I think they truly were exceptional. Even now, on the Choice of Games omnibus app, Creme de la Creme has more reviews than any other game. And Vampire: the Masquerade–Night Road has made Choice of Games more many than any other game but Choice of Robots (which lost to 80 Days in a year that also featured Hadean Lands). These are two games that represent some of the best Choice of Games has ever put out.
And, funny enough, Creme de la Creme’s biggest competition in 2019 was another Choicescript game, Turandot. While it didn’t win IFComp, it lost to a lightheard comedy (Zozzled) and traditionally a darker game that loses to a light comedy in IFcomp has a good shot of winning XYZZY (look at Blue Chairs, Bogeyman, for example). Although in this case, Zozzled also won in the first ever XYZZY Best Game tie!
In any case, this game has a lot going for it, despite being the least played game of the XYZZY Best Game winners (alongside Night Road). What does it do right?
Audience Awareness
Choice of Games games are primarily targeted to fans that are fairly young, generally left-leaning, more likely to be LGBT, interested in romance. Not all of those things are definitive of course, but as overall trends they seem to be true.
Creme de la Creme takes the audience well into account. There are many romanceable characters (around 10, I believe, and someone has romanced all of them in a single playthrough). The romanceable characters can have their gender chosen randomly, as one whole block, or individually. The player can customize their gender, their way of dressing, the way others address them, and so forth. Polyamorous relationships are possible. In this alternate world, traditional literature includes gay and polyamorous relationships (not that our world’s traditional literature doesn’t also do this, but it’s even more common in this world).
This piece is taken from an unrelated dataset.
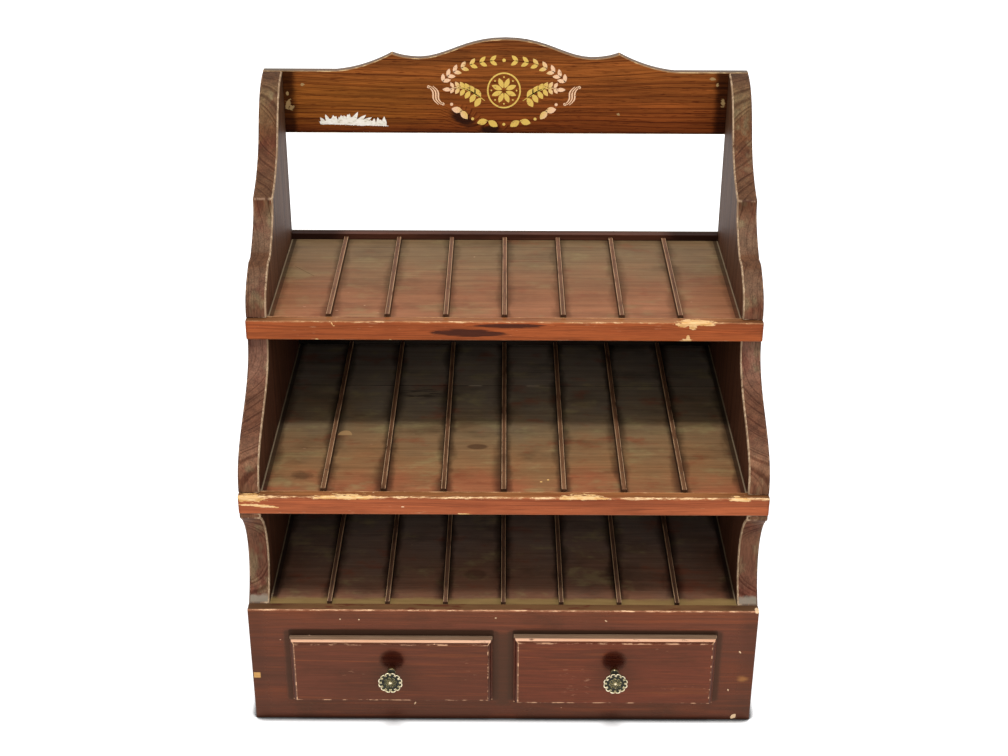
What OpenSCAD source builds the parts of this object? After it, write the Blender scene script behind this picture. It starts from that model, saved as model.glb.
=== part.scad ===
// Stepped spice chest with three ribbed shelves and two drawers.
// Origin: middle of the footprint on the table. +X right, -Y towards the user, +Z up.

/* [Case] */
// Outside width across the two side boards
width = 407; // [340:1:480]
// From the face of the base to the rear edges of the side boards
depth = 264.5; // [240:0.5:320]
// Thickness of each side board
side_t = 16.5; // [12:0.5:22]
// Height of the base, up to the lower shelf
base_h = 109; // [95:0.5:130]
// Rise from one shelf to the next
tier_h = 105.3; // [90:0.1:130]
// Rise of the side boards above the top shelf
head_h = 149; // [130:1:180]

/* [Side scroll] */
// Set-back of the side boards' front edge behind the face of the lips
edge_setback = 4.5; // [2:0.5:6]
// Set-back of the top shelf's lip behind the face of the base
top_setback = 90.5; // [75:0.5:100]
// Depth of the round scoop between the base and the middle lip
scoop_depth = 20; // [10:1:28]
// Set-back of the scoop's upper end behind the face of the lips
scoop_setback = 1.5; // [0:0.5:4]
// Height of the upright bit between the scoop and the middle lip
scoop_lead = 5; // [2:0.5:10]
// Rise of the rounded shoulder above the top lip
shoulder_h = 35.5; // [28:0.5:44]
// Run of the rounded shoulder, front to back
shoulder_run = 30; // [22:0.5:36]
// Depth of the flat ledge on the shoulder
ledge = 10.5; // [4:0.5:14]
// Rise of the cusp above the top lip
cusp_h = 72.5; // [58:0.5:80]
// Run of the lower cove, from the ledge to the cusp
cove_run = 31.5; // [24:0.5:38]
// Height of the flat nose of the cusp
nose_h = 3.5; // [1:0.5:6]
// Run of the upper cove, from the cusp to the neck
neck_run = 50; // [38:0.5:60]
// Rise of the neck above the top lip
neck_h = 107.5; // [96:0.5:116]

/* [Crest board] */
// Thickness of the crest board
crest_t = 8; // [6:0.5:12]
// Height of the crest board at its ends
crest_end_h = 54; // [40:0.5:70]
// Rise of the middle hump above the ends
crest_rise = 27.5; // [16:0.5:36]
// Distance of each small peak from the middle
peak_x = 95; // [85:0.5:110]
// Rise of each small peak above the ends
peak_rise = 15; // [10:0.5:18]
// Distance of each dip from the middle
dip_x = 71; // [60:0.5:80]
// Rise of each dip above the ends
dip_rise = 11; // [6:0.5:13]
// Distance from the middle at which the straight ends start
straight_x = 142; // [125:1:160]

/* [Back panel] */
// Thickness of the back panel
back_t = 3.5; // [3:0.5:6]
// Rise of the back panel and its rail above the top lip
back_rise = 4.8; // [2:0.2:10]
// Inset of the back panel's ends from the outer faces of the side boards
back_inset = 2; // [0:0.5:6]
// Thickness of the rail along the rear of the top shelf
rail_t = 6; // [4:0.5:9]

/* [Shelves and lips] */
// Thickness of the shelf boards
shelf_t = 12; // [9:0.5:15]
// Drop of each shelf below the top of its lip
shelf_drop = 0.6; // [0:0.2:3]
// Depth of the front board of the middle shelf, which is glued up from two
front_board = 175; // [120:1:200]
// Thickness of the lips, front to back
lip_t = 9; // [7:0.5:12]
// Height of the middle lip
middle_lip_h = 15.9; // [13:0.1:20]
// Height of the top lip
top_lip_h = 16.5; // [13:0.1:20]
// Radius of the rounded front edges of the lips
lip_round = 1.4; // [0.4:0.2:3]

/* [Divider strips] */
// Number of jar slots across each shelf
slots = 8; // [8:1:8]
// Distance between the middles of neighbouring divider strips
strip_pitch = 46.3; // [42:0.1:46.7]
// Width of each divider strip
strip_w = 3.8; // [2.6:0.2:6]
// Height of each divider strip
strip_h = 3.2; // [2:0.2:5]
// Radius of the strips' rounded top edges
strip_round = 0.8; // [0.2:0.1:1.2]
// Gap between the end of a strip and the panel or rail behind it
strip_gap = 0.5; // [0.2:0.1:3]

/* [Base] */
// Thickness of the front board of the base
face_t = 8.5; // [7:0.5:12]
// Radius of the rounded top edge of the front board
face_round = 1.2; // [0.4:0.2:3]
// Thickness of the bottom board that the drawers slide on
bottom_t = 10; // [8:0.5:14]
// Width of the two outer drawer guides
guide_w = 12; // [8:0.5:16]
// Height of the drawer guides
guide_h = 12; // [8:0.5:20]
// Gap between a drawer guide and the drawer beside it
guide_gap = 0.6; // [0.4:0.1:1.5]

/* [Drawers] */
// Face of the base left showing outside each drawer front
stile_w = 32.5; // [28:0.5:45]
// Face of the base left showing between the two drawer fronts
mullion_w = 17; // [15:0.5:30]
// Face of the base left showing above the right drawer front
top_rail_h = 22.5; // [15:0.5:26]
// Face of the base left showing below the right drawer front
bottom_rail_h = 20; // [16:0.5:24]
// How much shorter the left drawer front is than the right one
left_trim = 4; // [0:0.5:5]
// Thickness of the lipped part of a drawer front
drawer_face_t = 8; // [7:0.5:12]
// Overlap of the drawer front on the base, on each edge
overlap = 7; // [5:0.5:9]
// Thickness of the tongue behind the lipped part
tongue_t = 7; // [5:0.5:10]
// Clearance round the drawer box in its opening
drawer_gap = 1; // [0.5:0.1:2]
// Length of the drawer box behind the face of the base
drawer_box_l = 235; // [160:1:235]
// Thickness of the drawer's side and rear walls
wall_t = 6; // [5:0.5:9]
// Thickness of the drawer's bottom panel
floor_t = 3; // [2.5:0.5:5]
// Depth of the grooves that hold the bottom panel
groove = 2.5; // [1.5:0.5:3.5]
// Height of the bottom panel above the lower edge of the drawer box
floor_lift = 4; // [3:0.5:8]

/* [Drawer moulding] */
// Thickness of the moulding's outer edge
mould_edge = 2.8; // [2:0.1:3.5]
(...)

The setting is a finishing school, which aims to get youth educated for either college or to marry them off to suitable nobles or other wealthy people, hitting on the concerns that much of the audience care for (early romances, marriage, college, leaving family, etc.).
Depth of plotlines
This game is quite large. In the summer I’ve been writing this, I divide my day into ‘play’ chunks and ‘work’ chunks. I usually use one ‘work’ chunk to play an XYZZY winner like Superluminal Vagrant Twin. I had to use 4 work chunks to play this game, taking around 8 or more hours. I think I took 10 hours the first time I played. This is big!
Main plotlines include :
-The PC dealing with the fallout of their parents’ social disgrace
-Blaise bullying and framing the PC before being disappearing
-The truth behind the financial sources of Gallatin (the school in the game)
-The contest between Gallatin and rival school Archembault
-The affair between 3 different teachers at the school.
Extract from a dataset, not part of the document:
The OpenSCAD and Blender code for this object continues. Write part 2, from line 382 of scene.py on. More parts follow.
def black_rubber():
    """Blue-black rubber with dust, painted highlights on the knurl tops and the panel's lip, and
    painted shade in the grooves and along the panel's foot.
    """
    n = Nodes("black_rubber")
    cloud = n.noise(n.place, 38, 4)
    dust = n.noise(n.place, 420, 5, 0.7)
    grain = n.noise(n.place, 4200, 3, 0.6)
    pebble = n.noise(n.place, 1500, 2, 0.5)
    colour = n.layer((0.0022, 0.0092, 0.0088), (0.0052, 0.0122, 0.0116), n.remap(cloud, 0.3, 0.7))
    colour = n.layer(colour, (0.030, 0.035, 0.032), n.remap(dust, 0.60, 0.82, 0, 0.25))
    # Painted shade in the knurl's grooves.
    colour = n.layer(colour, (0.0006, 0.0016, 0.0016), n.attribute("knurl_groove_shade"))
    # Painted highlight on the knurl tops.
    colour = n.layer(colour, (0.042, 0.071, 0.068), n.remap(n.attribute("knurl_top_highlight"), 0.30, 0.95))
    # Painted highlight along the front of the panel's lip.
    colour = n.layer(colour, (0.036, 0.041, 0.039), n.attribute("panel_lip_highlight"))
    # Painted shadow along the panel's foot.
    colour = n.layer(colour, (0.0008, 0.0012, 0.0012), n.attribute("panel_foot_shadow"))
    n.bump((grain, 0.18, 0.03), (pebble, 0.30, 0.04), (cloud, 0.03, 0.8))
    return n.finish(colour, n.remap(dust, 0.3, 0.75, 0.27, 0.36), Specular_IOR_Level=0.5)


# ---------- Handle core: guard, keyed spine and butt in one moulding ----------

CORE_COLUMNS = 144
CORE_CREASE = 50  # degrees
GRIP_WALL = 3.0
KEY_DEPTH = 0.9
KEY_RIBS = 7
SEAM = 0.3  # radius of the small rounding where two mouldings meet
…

Side plots intertwine with each other in ways that can be completely missed. These include the clubs; joining the Children of Hecate can lead to numerous mystical opportunities; joining Max’s club leads to a lot of vandalism and pranks; and joining the Prefects leads to you stopping the others a lot. I haven’t tried many of the clubs, including athletics.
And the romances individually have a lot of depth. The headmistress of your school has a child at another, who was my first romance, but events in the endgame really hurt our relationship. On a different playthrough, I romanced Karson, the servant with a dark secret. This time I romanced Delacroix, who has emotionally abusive parents and a penchant for withcraft.
All of these plotlines together make for a massive and replayable game. IFComp games evolved a certain way due to an arms race of sorts with plot and parser functionality, and later Twine and CSS/styling. Choicescript games evolved in a different war, one where replayabality and size were dominant. Creme de la Creme is near a half-million words, which once was one of the largest but has since been dwarfed by several million-word epics. However, it is still very substantial, and the resulting customizable story shows the author’s great talent with plot.
Every Choice a Good Choice
One of the biggest problems I found with low-sales Choicescript games (including mine, I suppose) was punishing the player. In Choicescript, you build up stats and then check them, with different results if you succeed or fail.
There are a lot of games with confusing stats and checks, where the game constantly says ‘you’re wrong, you’re bad, you messed up’ etc. Creme de la Creme and other games don’t do that, at least not so much. You can fail checks and the game can tell you, but it doesn’t ruin you, it just offers alternate paths. Having one really low stat means you get tutoring in it, or learn about it. Failing to escape from kidnappers doesn’t end the game early, it gives you an alterate storyline.
Conclusion
Creme de la Creme is a solid game that still stands up to this day. It excels at knowing its audience, at threading together multiple plot points, and at rewarding the player for almost all play styles.
I’d love to see more players try this one out and rate or review it. It (and Night Road) have half the reviews other XYZZY Best winners have. Of course, in broader terms, it has been played far more than almost every IFComp parser game put together, and has 113 Steam reviews, but I’m mostly recommending it here because I think people will like it.